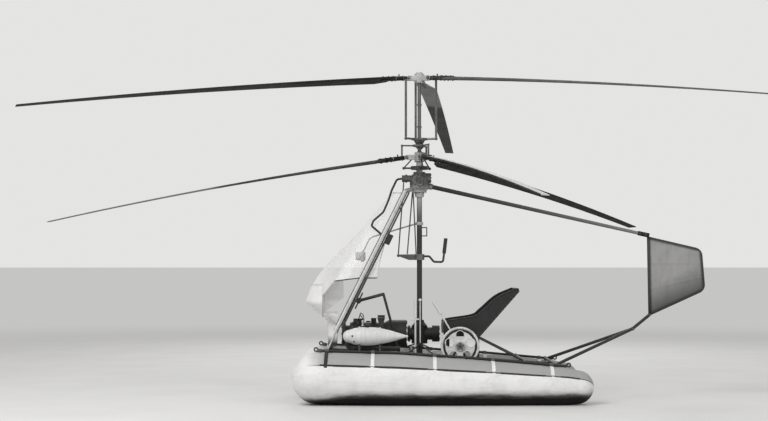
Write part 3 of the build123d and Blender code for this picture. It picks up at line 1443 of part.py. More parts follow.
LEVER_SIDE = -213
LEVER_EYE_RADIUS = 22
LEVER_EYE_HALF = 7
LEVER_TOP = (98, 752)  # aft of the mast, height
LEVER_RADIUS = 8
LEVER_GRIP = 110
LEVER_GRIP_RADIUS = 13
STAND_PLACE = -34
STAND_RADIUS = 7
STAND_TOP = 612
STAND_ARM = 28
PUMP_GRIP = (622, 757)
PUMP_GRIP_RADIUS = 12
KNOB_STICK_PLACE = 2
KNOB_STICK_RADIUS = 4
KNOB_STICK_TOP = 757
KNOB_BALL = 12

with BuildPart() as hand_levers:
    pivot = at(WHEEL_PLACE, LEVER_SIDE, WHEEL_HEIGHT)
    eye_reach = Vector(0, LEVER_EYE_HALF, 0)
    lever_top = at(LEVER_TOP[0], LEVER_SIDE, LEVER_TOP[1])
    lever_run = (lever_top - pivot).normalized()
    bar(pivot - eye_reach, pivot + eye_reach, LEVER_EYE_RADIUS)
    bar(pivot, lever_top, LEVER_RADIUS - 2)
    bar(lever_top - lever_run * LEVER_GRIP, lever_top, LEVER_GRIP_RADIUS)
    bar(pivot - eye_reach, pivot + eye_reach, AXLE_COLLAR + GAP, mode=Mode.SUBTRACT)
    stand_foot = at(STAND_PLACE, -KEEL_OFFSET, keel_height(STAND_PLACE))
    stand_top = at(STAND_PLACE, -KEEL_OFFSET, STAND_TOP)
    bar(stand_foot, stand_top, STAND_RADIUS)
    bar(stand_top - Vector(STAND_ARM, 0, 0), stand_top + Vector(STAND_ARM, 0, 0), STAND_RADIUS - 1)
    bar(
        at(STAND_PLACE, -KEEL_OFFSET, STAND_TOP),
        at(STAND_PLACE, -KEEL_OFFSET, PUMP_GRIP[1]),
        STAND_RADIUS - 2,
    )
    bar(
        at(STAND_PLACE, -KEEL_OFFSET, PUMP_GRIP[0]),
        at(STAND_PLACE, -KEEL_OFFSET, PUMP_GRIP[1]),
        PUMP_GRIP_RADIUS,
    )
    knob_foot = at(KNOB_STICK_PLACE, -KEEL_OFFSET, LOWER_GEARBOX_FOOT + PEDESTAL_LAP + GAP)
    knob_top = at(KNOB_STICK_PLACE, -KEEL_OFFSET, KNOB_STICK_TOP)
    bar(knob_foot, knob_top, KNOB_STICK_RADIUS)
    ball(knob_top, KNOB_BALL)
    clear_keel()
save(hand_levers, "hand_levers")

# Control rods: top and foot, aft of the mast, to starboard and up
END_TILT = 0.4  # how much the slanting ends of a rod reach past its centre line
CONTROL_RODS = (
    (
        (-120, 0, SELECTOR_HEIGHT - SELECTOR_RADIUS - GAP - END_TILT),
        (-161, 0, ball_middle.Z + PLATFORM_BALL + GAP + END_TILT),
    ),
    ((-53, 0, FLANGE_FOOT - GAP - END_TILT), (-93, 0, COLLAR_HIGH + GAP + END_TILT)),
    ((-48, -21, FLANGE_FOOT - GAP - END_TILT), (-26, -16, COLLAR_HIGH + GAP + END_TILT)),
)
CONTROL_ROD_RADIUS = 5

with BuildPart() as control_rods:
    for rod_top, rod_low in CONTROL_RODS:
        bar(at(*rod_top), at(*rod_low), CONTROL_ROD_RADIUS)
save(control_rods, "control_rods")
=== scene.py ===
"""A light open-frame helicopter on floats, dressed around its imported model.

Metres. +X points aft, +Y to starboard and +Z up. The photograph looks along +Y, nose to the left.
"""

import json
from math import acos, atan2, copysign, cos, exp, hypot, pi, radians, sin, tau

import bpy
import bmesh
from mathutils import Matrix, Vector, noise


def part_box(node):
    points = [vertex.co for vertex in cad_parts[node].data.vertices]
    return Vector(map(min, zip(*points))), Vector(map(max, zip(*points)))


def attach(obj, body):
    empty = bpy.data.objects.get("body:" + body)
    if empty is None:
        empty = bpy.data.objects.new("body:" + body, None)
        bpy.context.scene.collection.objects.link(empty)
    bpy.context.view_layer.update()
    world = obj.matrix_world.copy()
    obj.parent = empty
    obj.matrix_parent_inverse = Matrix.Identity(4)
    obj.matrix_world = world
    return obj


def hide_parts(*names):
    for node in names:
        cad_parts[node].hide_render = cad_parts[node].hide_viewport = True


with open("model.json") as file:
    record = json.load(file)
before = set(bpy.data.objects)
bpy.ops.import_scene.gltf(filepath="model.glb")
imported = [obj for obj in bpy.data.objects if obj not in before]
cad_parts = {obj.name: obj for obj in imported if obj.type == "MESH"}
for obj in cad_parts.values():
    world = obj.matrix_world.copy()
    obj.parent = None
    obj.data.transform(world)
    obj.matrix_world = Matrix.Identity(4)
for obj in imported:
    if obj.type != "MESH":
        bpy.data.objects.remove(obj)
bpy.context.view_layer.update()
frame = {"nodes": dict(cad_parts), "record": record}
scene = bpy.context.scene

MAST_X = 0.25  # the mast axis, aft of the origin
SIDES = (-1, 1)  # port and starboard


def at(aft, side, up):
    """The point this far aft of the mast axis, to starboard of it and above the floor."""
    return Vector((MAST_X + aft, side, up))


# Materials: small builders for node trees


def grey(tone):
    """A neutral colour, very slightly warm as on an old print."""
    return (tone, tone * 0.995, tone * 0.985, 1.0)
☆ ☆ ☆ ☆
**What is expected**
Each line of the material should be echoed exactly.

**Output below**
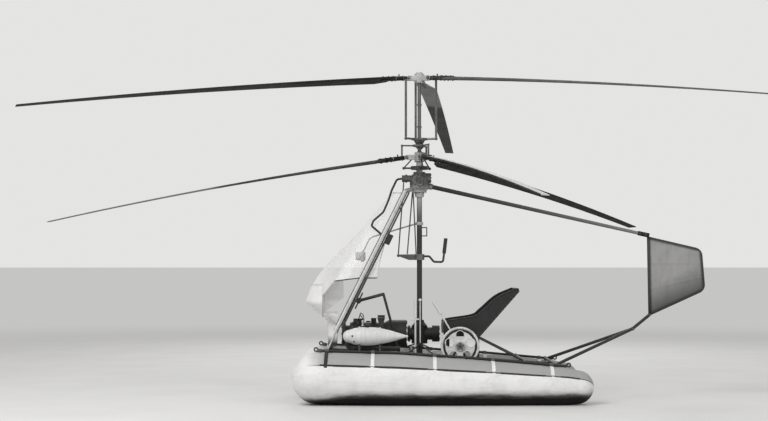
Write part 3 of the build123d and Blender code for this picture. It picks up at line 1443 of part.py. More parts follow.
LEVER_SIDE = -213
LEVER_EYE_RADIUS = 22
LEVER_EYE_HALF = 7
LEVER_TOP = (98, 752)  # aft of the mast, height
LEVER_RADIUS = 8
LEVER_GRIP = 110
LEVER_GRIP_RADIUS = 13
STAND_PLACE = -34
STAND_RADIUS = 7
STAND_TOP = 612
STAND_ARM = 28
PUMP_GRIP = (622, 757)
PUMP_GRIP_RADIUS = 12
KNOB_STICK_PLACE = 2
KNOB_STICK_RADIUS = 4
KNOB_STICK_TOP = 757
KNOB_BALL = 12

with BuildPart() as hand_levers:
    pivot = at(WHEEL_PLACE, LEVER_SIDE, WHEEL_HEIGHT)
    eye_reach = Vector(0, LEVER_EYE_HALF, 0)
    lever_top = at(LEVER_TOP[0], LEVER_SIDE, LEVER_TOP[1])
    lever_run = (lever_top - pivot).normalized()
    bar(pivot - eye_reach, pivot + eye_reach, LEVER_EYE_RADIUS)
    bar(pivot, lever_top, LEVER_RADIUS - 2)
    bar(lever_top - lever_run * LEVER_GRIP, lever_top, LEVER_GRIP_RADIUS)
    bar(pivot - eye_reach, pivot + eye_reach, AXLE_COLLAR + GAP, mode=Mode.SUBTRACT)
    stand_foot = at(STAND_PLACE, -KEEL_OFFSET, keel_height(STAND_PLACE))
    stand_top = at(STAND_PLACE, -KEEL_OFFSET, STAND_TOP)
    bar(stand_foot, stand_top, STAND_RADIUS)
    bar(stand_top - Vector(STAND_ARM, 0, 0), stand_top + Vector(STAND_ARM, 0, 0), STAND_RADIUS - 1)
    bar(
        at(STAND_PLACE, -KEEL_OFFSET, STAND_TOP),
        at(STAND_PLACE, -KEEL_OFFSET, PUMP_GRIP[1]),
        STAND_RADIUS - 2,
    )
    bar(
        at(STAND_PLACE, -KEEL_OFFSET, PUMP_GRIP[0]),
        at(STAND_PLACE, -KEEL_OFFSET, PUMP_GRIP[1]),
        PUMP_GRIP_RADIUS,
    )
    knob_foot = at(KNOB_STICK_PLACE, -KEEL_OFFSET, LOWER_GEARBOX_FOOT + PEDESTAL_LAP + GAP)
    knob_top = at(KNOB_STICK_PLACE, -KEEL_OFFSET, KNOB_STICK_TOP)
    bar(knob_foot, knob_top, KNOB_STICK_RADIUS)
    ball(knob_top, KNOB_BALL)
    clear_keel()
save(hand_levers, "hand_levers")

# Control rods: top and foot, aft of the mast, to starboard and up
END_TILT = 0.4  # how much the slanting ends of a rod reach past its centre line
CONTROL_RODS = (
    (
        (-120, 0, SELECTOR_HEIGHT - SELECTOR_RADIUS - GAP - END_TILT),
        (-161, 0, ball_middle.Z + PLATFORM_BALL + GAP + END_TILT),
    ),
    ((-53, 0, FLANGE_FOOT - GAP - END_TILT), (-93, 0, COLLAR_HIGH + GAP + END_TILT)),
    ((-48, -21, FLANGE_FOOT - GAP - END_TILT), (-26, -16, COLLAR_HIGH + GAP + END_TILT)),
)
CONTROL_ROD_RADIUS = 5

with BuildPart() as control_rods:
    for rod_top, rod_low in CONTROL_RODS:
        bar(at(*rod_top), at(*rod_low), CONTROL_ROD_RADIUS)
save(control_rods, "control_rods")
=== scene.py ===
"""A light open-frame helicopter on floats, dressed around its imported model.

Metres. +X points aft, +Y to starboard and +Z up. The photograph looks along +Y, nose to the left.
"""

import json
from math import acos, atan2, copysign, cos, exp, hypot, pi, radians, sin, tau

import bpy
import bmesh
from mathutils import Matrix, Vector, noise


def part_box(node):
    points = [vertex.co for vertex in cad_parts[node].data.vertices]
    return Vector(map(min, zip(*points))), Vector(map(max, zip(*points)))


def attach(obj, body):
    empty = bpy.data.objects.get("body:" + body)
    if empty is None:
        empty = bpy.data.objects.new("body:" + body, None)
        bpy.context.scene.collection.objects.link(empty)
    bpy.context.view_layer.update()
    world = obj.matrix_world.copy()
    obj.parent = empty
    obj.matrix_parent_inverse = Matrix.Identity(4)
    obj.matrix_world = world
    return obj


def hide_parts(*names):
    for node in names:
        cad_parts[node].hide_render = cad_parts[node].hide_viewport = True


with open("model.json") as file:
    record = json.load(file)
before = set(bpy.data.objects)
bpy.ops.import_scene.gltf(filepath="model.glb")
imported = [obj for obj in bpy.data.objects if obj not in before]
cad_parts = {obj.name: obj for obj in imported if obj.type == "MESH"}
for obj in cad_parts.values():
    world = obj.matrix_world.copy()
    obj.parent = None
    obj.data.transform(world)
    obj.matrix_world = Matrix.Identity(4)
for obj in imported:
    if obj.type != "MESH":
        bpy.data.objects.remove(obj)
bpy.context.view_layer.update()
frame = {"nodes": dict(cad_parts), "record": record}
scene = bpy.context.scene

MAST_X = 0.25  # the mast axis, aft of the origin
SIDES = (-1, 1)  # port and starboard


def at(aft, side, up):
    """The point this far aft of the mast axis, to starboard of it and above the floor."""
    return Vector((MAST_X + aft, side, up))


# Materials: small builders for node trees


def grey(tone):
    """A neutral colour, very slightly warm as on an old print."""
    return (tone, tone * 0.995, tone * 0.985, 1.0)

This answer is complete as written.